É importante destacar a preocupação de Kardec em mostrar o Espírito como um ser que pudesse atuar e interagir com o corpo físico, pois, se isso fosse impossível, não poderíamos associar a responsabilidade de um Espírito aos seus atos como encarnado. Portanto, a possibilidade de influência do Espírito sobre a matéria, por meio do perispírito, é um ponto fundamental no Espiritismo. Resta-nos o trabalho de pesquisa sobre o como essa influência ocorre, o que repercutirá tanto na Ciência como um todo, quanto sobre nossa maneira individual de encarar a vida. Esse trabalho de investigação sobre o corpo espiritual não pertence somente ao Espiritismo e vem sendo realizado por diversas doutrinas e religiões ao longo dos tempos. Acreditamos que a Doutrina Espírita possui elementos para nos ajudar ainda mais no aprofundamento da questão, em ambos os aspectos, científico e filosófico, o que já vem ocorrendo, conforme se pode notar na obra Perispírito [3].
 
Ainda em A Gênese [4], (item 11 do cap.
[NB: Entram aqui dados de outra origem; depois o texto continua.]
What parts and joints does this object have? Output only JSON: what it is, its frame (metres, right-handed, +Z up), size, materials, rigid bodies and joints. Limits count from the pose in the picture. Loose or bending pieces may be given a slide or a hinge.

XI), Kardec frisa:
           
Para ser mais exato, é preciso dizer que é o próprio Espírito que modela o seu envoltório e o apropria às suas novas necessidades; aperfeiçoa-o e lhe desenvolve e completa o organismo, à medida que experimenta a necessidade de manifestar novas faculdades; numa palavra, talha-o de acordo com a sua inteligência. Deus lhe fornece os materiais; cabe-lhe a ele empregá-los. É assim que as raças adiantadas têm um organismo ou, se quiserem, um aparelhamento cerebral mais aperfeiçoado do que as raças primitivas. Desse modo igualmente se explica o cunho especial que o caráter do Espírito imprime aos traços da fisionomia e às linhas do corpo.” (Grifos em negrito, nossos). 

  
Inferimos do texto acima que o Espírito modela o corpo por meio do perispírito. Mas como se processaria esse modelamento? Essa é, talvez, uma das questões científicas mais importantes de nosso século, pois a resposta a ela pode significar uma demonstração, em termos dos conceitos das diversas ciências, da sobrevivência da alma. Sabemos, no entanto, o quão difícil ainda é acharmos uma resposta precisa para essa pergunta. Nosso objetivo aqui é procurar algumas pistas que possam ajudar a guiar futuros pesquisadores na busca pela resposta da questão acima. 

    
3. A idéia de molde
 
A idéia de molde foi proposta por diversos estudiosos espíritas, desde a época de Kardec. Essa idéia consiste em propor que o perispírito é um molde para o corpo físico. O conceito de molde é o de algo que se utiliza para dar formas a um material inicialmente amorfo e maleável que, após secar ou esfriar, se torna rígido porém na forma proporcionada pelo molde. É importante destacar que o molde é completo no sentido de que nenhum outro fator externo é necessário para a formação do objeto. Seria o perispírito um molde no mesmo sentido? Neste tópico, vamos analisar essa questão.  

   
Gabriel Delanne, contemporâneo de Kardec, na obra O Espiritismo Perante a Ciência [5] afirma, categoricamente, à p. 246, cap. 2, 4a parte, que o perispírito é o
esboço sobre o qual se modela o corpo humano. O mesmo autor, no livro A Evolução Anímica [6], obra de leitura indispensável, no cap. 1, p. 39, assevera que o perispírito
    
contém o desenho prévio, a lei onipotente que servirá de regra inflexível ao novo organismo, e que lhe assinalará o lugar na escala morfológica, segundo o grau de sua evolução. É no embrião que se executa essa ação diretiva. (...). (Grifos em negritos, nossos).  

   
E no capítulo 4, à página 125-126:
     
A indestrutibilidade e a estabilidade constitucional do perispírito fazem dele o conservador das formas orgânicas; graças a ele, compreendemos que os tecidos possam renovar-se, ocupando os novos o lugar exato dos antigos, e daí amanutenção da forma física, tanto interna como externa.” (Grifos em negrito, nossos). 
   
Ainda Delanne, em “O Fenômeno Espírita” [7], p. 174-175, insiste:

   
Esse perispírito é o molde fluídico no qual se incorpora a matéria durante a vida.(Grifos em negrito, nossos).

 
Léon Denis, fiel companheiro e continuador de Kardec, reporta-se ao perispírito como “forma fluídica original”, “esboço fluídico”; “regulador”; “mediador plástico”; “armadura invisível”, nos livros “Cristianismo e Espiritismo” [8] e “O Grande Enigma” [9].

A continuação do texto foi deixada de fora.